The Eriska Hotel stands alone on the island – not a true island, thank goodness, since I'd fret about missing the ferry. You just drive over a small tidal causeway. But the feeling is islandish: sky, mountains and water; old-fashioned tea; badgers in the porch; odd people to scrutinise. You don't have to speak.
A stay at Eriska is rich – just as well since it's not cheap. Nor does it stifle. Thoughts can fly off in unexpected directions: surprisingly perfect, I'd say.
Awoke on an Orkney farm: the most beautiful cattle around us, cropping the greenest grass you ever saw. Sunlight burning its way through clouds swirling over Hoy island. Hen harriers patrolling the slopes below, hunting, hunting…while lapwings, oyster catchers, fulmars and more wheel about in the wind.
Down to a splendid breakfast provided by a beautiful elderly lady – wise and loving sheet anchor of her large family. Then away to explore ruins of houses, harbours, religions…built 5,000 years ago by people who lived here long before the Vikings. Next a walk along cliffs, the sea boiling into turbulent inlets – till we seek refuge inland lest the gale lift us right off our feet. Then to Kirkwall and Saint Magnus Cathedral – awesome assertion of raw spirituality; uncluttered by decorations later added to religion by feudal high culture.

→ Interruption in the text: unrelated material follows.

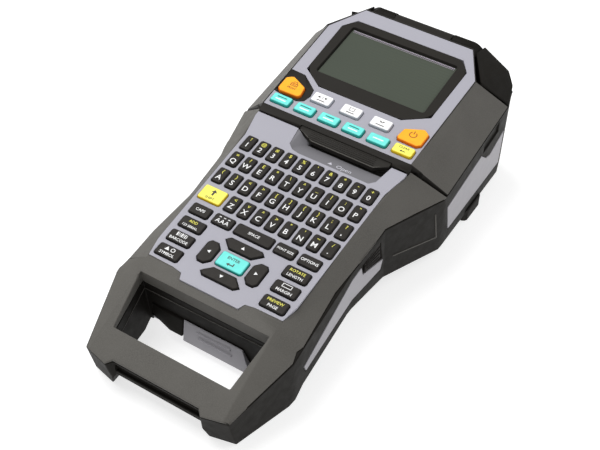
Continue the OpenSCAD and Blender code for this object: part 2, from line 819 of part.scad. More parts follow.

Finally an evening walk to the harbour and a splendid pub; reminding us we are among people who do things well. Stone walls so beautifully built. Fishing boats freshly painted – their decks washed clean, their ropes neatly coiled; none of the rusting junk you'll see in other harbours. The whisky, malts with names familiar worldwide. The best beef you'll ever eat. Unforgettable ice cream. What a place. What a people. What a day.